Anche nell’uso lessicale il sostanziale fallimento della «bonifica linguistica» fascista (espressione adoperata tra virgolette in Migliorini 1941: 22 e 26) è dimostrato dalla modesta fortuna nel dopoguerra dei sostituti italiani rispetto ai prestiti che avrebbero dovuto rimpiazzare: a una permanenza nell’uso alquanto bassa – a parte alcune significative eccezioni come quelle dei termini del calcio – delle proposte sostitutive formulate dalla Commissione per l’italianità della lingua e in altre sedi, se ne riscontra una invece piuttosto rilevante dei prestiti combattuti e banditi dal regime (Cicioni, in Parlare fascista 1984: 87-95). A tale esito contribuirono vari fattori: la «scarsa omogeneità» della campagna di propaganda, il prestigio attribuito ai forestierismi, la loro maggiore efficacia rispetto ai termini corrispettivi proposti per l’italiano, nonché l’abitudine dei parlanti (ibid.: 87, 93).

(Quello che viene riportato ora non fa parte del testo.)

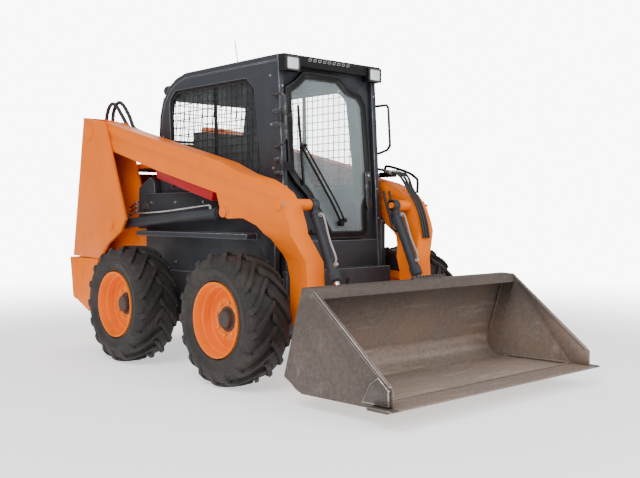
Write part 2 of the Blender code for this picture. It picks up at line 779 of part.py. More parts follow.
ARM_HEEL = 0.075  # radius of the arm's rear end
ARM_TOE = 0.08  # radius of its end at the coupler
ARM_BACK = [(-0.646, 1.758), (-0.005, 1.607), (0.897, 1.385), (1.116, 1.303), (1.294, 1.261)]
ARM_BACK += [(1.396, 1.217), (1.469, 1.176), (1.540, 1.090), (1.582, 0.990), (1.62, 0.85)]
ARM_BACK += [(1.641, 0.761), (1.651, 0.619)]
ARM_BELLY = [(1.495, 0.42), (1.495, 0.66), (1.45, 0.81), (1.394, 0.899), (1.272, 0.979)]
ARM_BELLY += [(1.127, 1.024), (0.974, 1.018), (0.905, 1.045), (0.851, 1.186), (0.138, 1.352)]
ARM_BELLY += [(-0.498, 1.520)]
CROSS_TUBE = (1.535, 0.47)
CROSS_TUBE_RADIUS = 0.042
EYE_RADIUS = 0.04
EYE_SLOT = (0.79, 1.05, 1.168)  # rear, front and top of the slot for the lift rod's eye


def jogged(solid, side):
    """Steps the part of the arm below the knee in towards the middle of the machine."""
    shape = bmesh.new()
    shape.from_mesh(solid.data)
    for z in (JOG_TOP, JOG_BOTTOM):
        everything = list(shape.verts) + list(shape.edges) + list(shape.faces)
        bmesh.ops.bisect_plane(shape, geom=everything, plane_co=(0, 0, z), plane_no=(0, 0, 1))
    for vert in shape.verts:
        share = min(1.0, max(0.0, (JOG_TOP - vert.co.z) / (JOG_TOP - JOG_BOTTOM)))
        vert.co.y -= side * ARM_JOG * share
    shape.to_mesh(solid.data)
    shape.free()
    return solid


def make_arm(side_name, side, place):
    heel = arc(ARM_PIVOT, ARM_HEEL, 262, 75, 7)
    toe = arc(COUPLER_PIN, ARM_TOE, 20, -175, 7)
    outline = heel + ARM_BACK + toe + ARM_BELLY
    arm = jogged(side_prism(outline, *mirrored(side, ARM_INNER, ARM_OUTER)), side)
    rear, front, top = EYE_SLOT
    half = EYE_WIDTH / 2 + PLAY
    y0, y1 = sorted(mirrored(side, LIFT_CYLINDER_Y - half, LIFT_CYLINDER_Y + half))
    slot = block((rear, y0, 0.9), (front, y1, top))
    bore = PIN_RADIUS + 0.008 + PLAY
    heel_bore = pin(ARM_PIVOT, *mirrored(side, 0.3, 0.8), bore)
    toe_bore = pin(COUPLER_PIN, *mirrored(side, 0.3, 0.8), PIN_RADIUS + PLAY)
    arm = cut(arm, slot, heel_bore, toe_bore)
    tilt_end = TILT_CYLINDER_Y - EYE_WIDTH / 2 - 0.004
    tilt_pin = pin(TILT_BASE_PIN, *mirrored(side, tilt_end, ARM_INNER + 0.02), PIN_RADIUS)
    boss_end = TILT_CYLINDER_Y + EYE_WIDTH / 2 + PLAY
    boss = pin(TILT_BASE_PIN, *mirrored(side, boss_end, ARM_INNER + 0.01), 0.036)
    caps = [
        pin(LIFT_ROD_PIN, *mirrored(side, ARM_OUTER - 0.004, ARM_OUTER + 0.012), 0.036, 20),
        pin(TILT_BASE_PIN, *mirrored(side, ARM_OUTER - 0.004, ARM_OUTER + 0.010), 0.034, 20),
    ]
    settle(join(arm, tilt_pin, boss, *caps), "lift_arm_" + side_name, ORANGE, place)


SUPPORT_X = (0.09, 0.80)
SUPPORT_DEPTH = 0.062
SUPPORT_Y = (0.565, 0.63)


def arm_belly_z(x):
    """The arm's lower edge above the red support bar."""
    (x0, z0), (x1, z1) = ARM_BELLY[-2], ARM_BELLY[-3]
    return z0 + (z1 - z0) * (x - x0) / (x1 - x0)


def make_arm_support(place):
    top = [(x, arm_belly_z(x) - 0.0015) for x in SUPPORT_X]
    low = [(x + dx, z - SUPPORT_DEPTH) for (x, z), dx in zip(reversed(top), (-0.02, 0.02))]
    bar = side_prism(top + low, *mirrored(-1, *SUPPORT_Y))
    settle(bar, "arm_support", RED, place)


def make_cross_tube(place):
    end = ARM_INNER - ARM_JOG - GAP
    settle(pin(CROSS_TUBE, -end, end, CROSS_TUBE_RADIUS, 20), "arm_cross_tube", ORANGE, place)


AUX_BLOCK = ((1.16, 0.545, 1.302), (1.30, 0.60, 1.345))


def make_aux_lines(place):
    """The auxiliary couplers' block and its guard bar on the left arm's knee."""
    low, high = AUX_BLOCK
    body = block((low[0], low[1], 1.306), high)
    side_on = [(1.19, 1.33), (1.20, 1.38), (1.40, 1.335), (1.50, 1.275), (1.50, 1.19)]
    guard = tube_path([(x, 0.575, z) for x, z in side_on], 0.012)
    settle(join(body, guard), "aux_lines", BLACK, place)


HOSE_RADIUS = 0.010
HOSE_Y = 0.444


def make_arm_hoses(place):
    """Two hoses that arch from the tower's top to the inner face of the right arm."""
    hoses = []
    for lift, reach in ((0.0, 0.0), (0.045, 0.05)):
        points = [(-0.965 + reach, 1.80), (-0.92 + reach, 1.865 + lift), (-0.86 + reach, 1.895 + lift)]
        points += [(-0.78 + reach, 1.885 + lift), (-0.66 + reach, 1.82 + lift), (-0.53 + reach, 1.685)]
        hoses.append(tube_path([(x, -HOSE_Y, z) for x, z in points], HOSE_RADIUS))
    clamp = block((-0.535, GAP - ARM_INNER, 1.66), (-0.455, 0.012 - HOSE_Y, 1.70))
    settle(join(clamp, *hoses), "arm_hoses", HOSE, place)


# --- cylinders ----------------------------------------------------------------------------------


def along(start, end, distance, y):
    """A point at a distance from one pin towards another."""
    line = Vector((end[0] - start[0], end[1] - start[1])).normalized() * distance
    return start[0] + line.x, y, start[1] + line.y


def make_cylinder(name, base, tip, y, bore, thickness, barrel_length, rod_start, places):
    """A hydraulic cylinder: the barrel turns about its base pin and the rod slides in it."""
    def at(distance):
        return along(base, tip, distance, y)

    length = math.dist(base, tip)
    half = EYE_WIDTH / 2
    barrel_place, rod_place = places
    barrel = rod(at(0.05), at(barrel_length), bore, 20)
    neck = rod(at(0.0), at(0.08), bore * 0.7, 12)
    eye = pin(base, y - half, y + half, EYE_RADIUS)
    well = rod(at(0.09), at(barrel_length + 0.05), thickness + 0.004, 16)
    pin_bore = pin(base, y - half - 0.05, y + half + 0.05, PIN_RADIUS + 0.008 + PLAY)
    barrel = cut(join(barrel, neck, eye), well, pin_bore)
    settle(barrel, f"{name[0]}_barrel_{name[1]}", SLATE, barrel_place)

    bar = rod(at(rod_start), at(length - 0.03), thickness, 16)
    tip_eye = pin(tip, y - half, y + half, EYE_RADIUS)
    tip_bore = pin(tip, y - half - 0.05, y + half + 0.05, PIN_RADIUS)
    settle(cut(join(bar, tip_eye), tip_bore), f"{name[0]}_rod_{name[1]}", CHROME, rod_place)


LIFT_BARREL_LENGTH = 1.27
TILT_BARREL_LENGTH = 0.50
LIFT_ROD_START = 0.13  # the rods' inner ends at rest, from the base pin
TILT_ROD_START = 0.21


# --- coupler and bucket -------------------------------------------------------------------------

BUCKET_FLOOR_Z = 0.082  # under the heel of the bucket
BUCKET_FLOOR_RISE = 0.019  # for each metre forward
BUCKET_BACK_FOOT = (1.84, 0.158)
BUCKET_BACK_TOP = (1.992, 0.657)
BUCKET_FLOOR_END = 2.53
BUCKET_HEEL_RADIUS = 0.13
COUPLER_Z = (0.20, 0.585)
COUPLER_HALF_WIDTH = 0.585
COUPLER_PLATE = 0.018
INNER_LUG = (0.398, 0.409)
OUTER_LUG = (0.561, 0.575)
FAR_LUG = (0.318, 0.331)


def bucket_back_x(z):
    (x0, z0), (x1, z1) = BUCKET_BACK_FOOT, BUCKET_BACK_TOP
    return x0 + (x1 - x0) * (z - z0) / (z1 - z0)


def bucket_floor_z(x):
    return BUCKET_FLOOR_Z + BUCKET_FLOOR_RISE * (x - 1.987)


def make_coupler(place):
    low, high = COUPLER_Z
    face = [(bucket_back_x(z) - 0.0015, z) for z in (low, high)]
    plate = face + [(x - COUPLER_PLATE, z) for x, z in reversed(face)]
    root = [(bucket_back_x(z) - 0.008, z) for z in (low + 0.01, high - 0.02)]
    foot = [(bucket_back_x(z) - 0.008, z) for z in (low + 0.01, low + 0.20)]
    around_toe = arc(COUPLER_PIN, 0.062, 0, 330, 11)
    around_eye = arc(TILT_ROD_PIN, 0.042, 0, 330, 11)
    parts = []
    for _, side in SIDES:
        parts.append(side_prism(hull(root + around_toe + around_eye), *mirrored(side, *INNER_LUG)))
        parts.append(side_prism(hull(root + around_eye), *mirrored(side, *FAR_LUG)))
        parts.append(side_prism(hull(foot + around_toe), *mirrored(side, *OUTER_LUG)))
        ends = mirrored(side, INNER_LUG[0] + 0.001, OUTER_LUG[1] + 0.008)
        parts.append(pin(COUPLER_PIN, *ends, PIN_RADIUS))
    board = side_prism(plate, -COUPLER_HALF_WIDTH, COUPLER_HALF_WIDTH)
    settle(join(board, *parts), "coupler", BLACK, place)


def make_bucket(place):
    x_end = BUCKET_FLOOR_END
    corner = (bucket_back_x(BUCKET_FLOOR_Z), BUCKET_FLOOR_Z)
    heel = rounded(corner, (x_end, bucket_floor_z(x_end)), BUCKET_BACK_TOP, BUCKET_HEEL_RADIUS, 7)
    outer = [(x_end, bucket_floor_z(x_end))] + heel + [BUCKET_BACK_TOP]
    inner = offset(outer, -BUCKET_SHEET, closed=False)
    inner[0] = (x_end, inner[0][1])
    half = BUCKET_HALF_WIDTH - 0.004
    shell = side_prism(outer + inner[::-1], -half, half)
    lip = [(1.988, 0.645), (1.994, 0.6575), (2.086, 0.652), (2.100, 0.600), (2.084, 0.600), (2.070, 0.636)]
    lip = side_prism(lip, -half, half)
    edge_top = bucket_floor_z(x_end) + EDGE_PLATE + 0.002
    outline = [BUCKET_BACK_TOP, (2.085, 0.653), (2.652, 0.202), (2.652, edge_top + GAP)]
    outline += [(x_end + GAP, edge_top + GAP), (x_end, bucket_floor_z(x_end)), (1.987, BUCKET_FLOOR_Z)]
    outline += [BUCKET_BACK_FOOT]
    cheeks = [
        side_prism(outline, *mirrored(side, BUCKET_HALF_WIDTH - BUCKET_SIDE, BUCKET_HALF_WIDTH))
        for _, side in SIDES
    ]
    settle(join(shell, lip, *cheeks), "bucket_shell", STEEL, place)

    low = bucket_floor_z(x_end)
    tip_x, tip_z = EDGE_TIP
    edge = [(x_end + GAP, low), (tip_x - 0.03, low + 0.002), (tip_x, tip_z), (tip_x - 0.012, edge_top)]
    edge += [(x_end + GAP, edge_top)]
    settle(side_prism(edge, -EDGE_HALF_WIDTH, EDGE_HALF_WIDTH), "cutting_edge", STEEL, place)


def on_side(at, y):
    return at[0], y, at[1]


def make_loader():
    arms = pivot("arm_pivot", on_side(ARM_PIVOT, 0))
    bucket = pivot("coupler_pivot", on_side(COUPLER_PIN, 0), arms)
    lift_base = pivot("lift_cylinder_base", on_side(LIFT_BASE_PIN, 0))
    tilt_base = pivot("tilt_cylinder_base", on_side(TILT_BASE_PIN, 0), arms)
    lift_rod = pivot("lift_rod_eye", on_side(LIFT_ROD_PIN, 0), lift_base)
    tilt_rod = pivot("tilt_rod_eye", on_side(TILT_ROD_PIN, 0), tilt_base)
    for side_name, side in SIDES:
        make_arm(side_name, side, arms)
        make_cylinder(
            ("lift", side_name), LIFT_BASE_PIN, LIFT_ROD_PIN, side * LIFT_CYLINDER_Y,
            LIFT_BORE_RADIUS, LIFT_ROD_RADIUS, LIFT_BARREL_LENGTH, LIFT_ROD_START, (lift_base, lift_rod),
        )
        make_cylinder(
            ("tilt", side_name), TILT_BASE_PIN, TILT_ROD_PIN, side * TILT_CYLINDER_Y,
            TILT_BORE_RADIUS, TILT_ROD_RADIUS, TILT_BARREL_LENGTH, TILT_ROD_START, (tilt_base, tilt_rod),
        )
    make_arm_support(arms)
    make_cross_tube(arms)
    make_aux_lines(arms)
    make_arm_hoses(arms)
    make_coupler(bucket)
    make_bucket(bucket)


make_loader()
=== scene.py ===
"""The looks of the skid steer loader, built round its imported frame."""

import json
import math

import bmesh
import bpy
from mathutils import Matrix, Vector
from mathutils.bvhtree import BVHTree

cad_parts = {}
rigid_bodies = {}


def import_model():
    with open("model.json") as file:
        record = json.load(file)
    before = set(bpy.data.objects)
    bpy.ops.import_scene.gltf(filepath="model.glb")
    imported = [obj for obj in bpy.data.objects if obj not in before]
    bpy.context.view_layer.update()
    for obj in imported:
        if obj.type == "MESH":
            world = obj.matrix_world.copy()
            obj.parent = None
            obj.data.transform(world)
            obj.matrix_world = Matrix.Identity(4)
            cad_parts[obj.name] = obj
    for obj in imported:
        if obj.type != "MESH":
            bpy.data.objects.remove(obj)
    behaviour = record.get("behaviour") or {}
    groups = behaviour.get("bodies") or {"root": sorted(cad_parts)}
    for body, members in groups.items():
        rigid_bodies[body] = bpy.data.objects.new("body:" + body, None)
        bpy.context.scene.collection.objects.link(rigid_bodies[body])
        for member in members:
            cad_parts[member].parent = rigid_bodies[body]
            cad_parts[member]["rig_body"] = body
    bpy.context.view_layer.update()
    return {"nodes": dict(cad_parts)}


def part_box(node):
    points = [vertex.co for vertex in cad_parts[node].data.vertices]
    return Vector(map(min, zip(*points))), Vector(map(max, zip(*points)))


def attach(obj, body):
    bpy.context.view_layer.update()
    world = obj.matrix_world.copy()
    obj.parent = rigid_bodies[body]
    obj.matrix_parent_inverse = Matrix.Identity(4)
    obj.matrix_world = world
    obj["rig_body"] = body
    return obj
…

Un tempestivo decreto luogotenenziale di Umberto di Savoia (26 aprile 1946, n. 343) abolì la legge del 20 dicembre 1940 contro i prestiti, mentre una più tardiva legge del 31 ottobre 1966, n. 935, tolse il divieto del 1939 di chiamare i neonati con nomi stranieri (➔ antroponimi). Ma in generale, forse proprio per reazione al soffocante interventismo fascista in fatto di lingua, nell’Italia democratica si è manifestata una lunga assenza di attenzione legislativa in materia, almeno fino agli anni Ottanta; fanno eccezione provvedimenti a tutela delle ➔ minoranze linguistiche, ispirati al criterio dell’eguaglianza delle lingue sancito negli artt. 3 e 6 della Costituzione della Repubblica (1948), che peraltro non indica in alcun luogo l’italiano come lingua ufficiale del paese.